Despite slowing oil demand, IEA sees continued market tightness over the medium term

“Record prices in the oil market in recent months have become a threat to the global economy and social welfare of millions of people – some are calling it the third oil shock. While we have seen some weakening in demand in the OECD, supply constraints, refinery limitations and continued demand growth in key emerging markets will maintain pressure in the market over the medium term,” Executive Director Nobuo Tanaka of the International Energy Agency (IEA) said today in Madrid at the launch of the IEA Medium-Term Oil Market Report (MTOMR). Speaking at a press conference at the World Petroleum Congress, Mr. Tanaka emphasized that market fundamentals were the main underlying factor behind high oil prices. “OPEC production is at record highs and non-OPEC producers are working at full throttle, but stocks show no unusual build. These factors demonstrate that it is mainly fundamentals pushing up the price,” he added.

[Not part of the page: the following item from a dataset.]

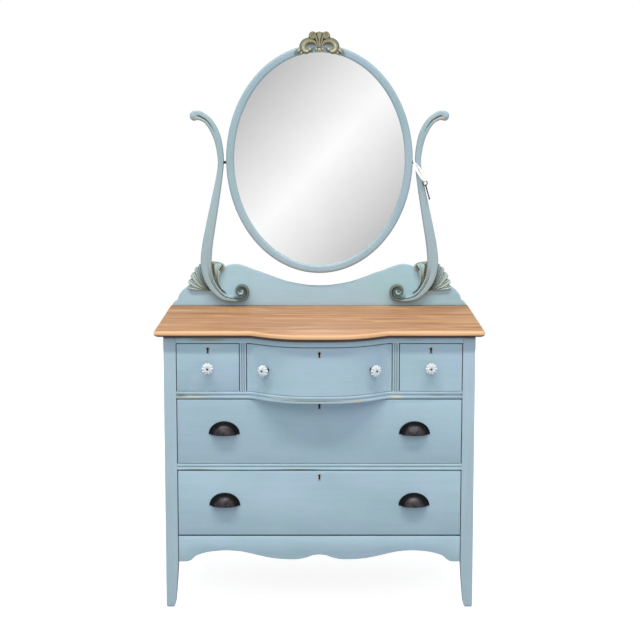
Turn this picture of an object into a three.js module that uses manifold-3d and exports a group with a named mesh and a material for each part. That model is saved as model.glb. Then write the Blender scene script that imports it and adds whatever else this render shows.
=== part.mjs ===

The third edition of the IEA Medium-Term Oil Market Report analyses market developments to 2013, building on the short-term analysis of the monthly IEA Oil Market Report. The MTOMR offers a fresh appraisal of upstream and downstream projects worldwide, incorporating recent changes in demand dynamics. The report includes in-depth analyses of price formation, transport trends, non-OECD economies, non-OPEC production decline, project slippage, biofuels and a stronger emphasis on product supply bottlenecks. “We look closely at what investments are committed, which projects are underway, whether demand will continue to surge and where potential risks lie looking forward to 2013,” said Mr. Tanaka.

Supply growth deriving from a concentration of new project start-ups during 2008-2010, allied to weaker economic growth, sees potential spare capacity rise in excess of 4 mb/d. However, this expansion slows from 2011 onwards when global demand growth recovers, leading to a narrowing of spare capacity to minimal levels by 2013. Since the 2007 MTOMR, significant downward revisions have been made to both non-OPEC supplies and OPEC capacity forecasts. Project delays averaging 12 months, coupled with global average decline of 5.2% – up from 4% last year – are the factors behind these revisions. Over 3.5 mb/d of new production will be needed each year just to hold global production steady. “Our findings highlight again the need for sustained – and indeed increased –investment both upstream and downstream to assure that the market is adequately supplied,” stated Mr. Tanaka.

Although biofuels will add to supply growth, increasing from 1.35 mb/d in 2008 to 1.95 mb/d by 2013, announced capacity additions may be difficult to achieve given available feedstock and growing concerns due to rising food prices. “Biofuels have helped to diversify energy supply. They cannot be blamed for all of the increase in grain prices, even if they have had an impact. However, we remain cautious in regard to the future growth of first-generation biofuels as there will be growing competition for feedstocks and we see increased difficulties to expansion of biofuels in some places,” said Mr. Tanaka.

Global demand for oil products will grow by an average of 1.6% per year to 2013, from 86.9 mb/d in 2008 to 94.1 mb/d. Contrary to supply trends, demand growth will be weakest in the first two years of the period, building as global GDP growth strengthens from 2010 on. “We continue to see a significant shift in demand away from the OECD countries,” Mr. Tanaka noted. “Developing countries will drive demand growth, their total consumption equalling that of mature economies by 2015.” Asia, the Middle East and Latin America will account for nearly 90% of demand growth over the five-year forecast period.

An anticipated 8.8 mb/d of crude distillation capacity will be added to the refinery system by 2013. These additions should cover supply increases over this period and help ease current refinery tightness, which limits the flexibility of the industry to meet the structurally-strong demand growth for middle distillate fuel. A doubling of costs and longer lead times for delivery of key upgrading units have led to greater uncertainty over project plans in the refining sector. New capacity additions are primarily in China, Asia and the Middle East. Additional investment is expected in upgrading capacity and desulphurisation units.

“This medium-term analysis sheds light on where the oil market is headed over the next five years. The better we understand current trends, the more we can do to ensure we have adequate oil supply at affordable prices,” Mr. Tanaka said.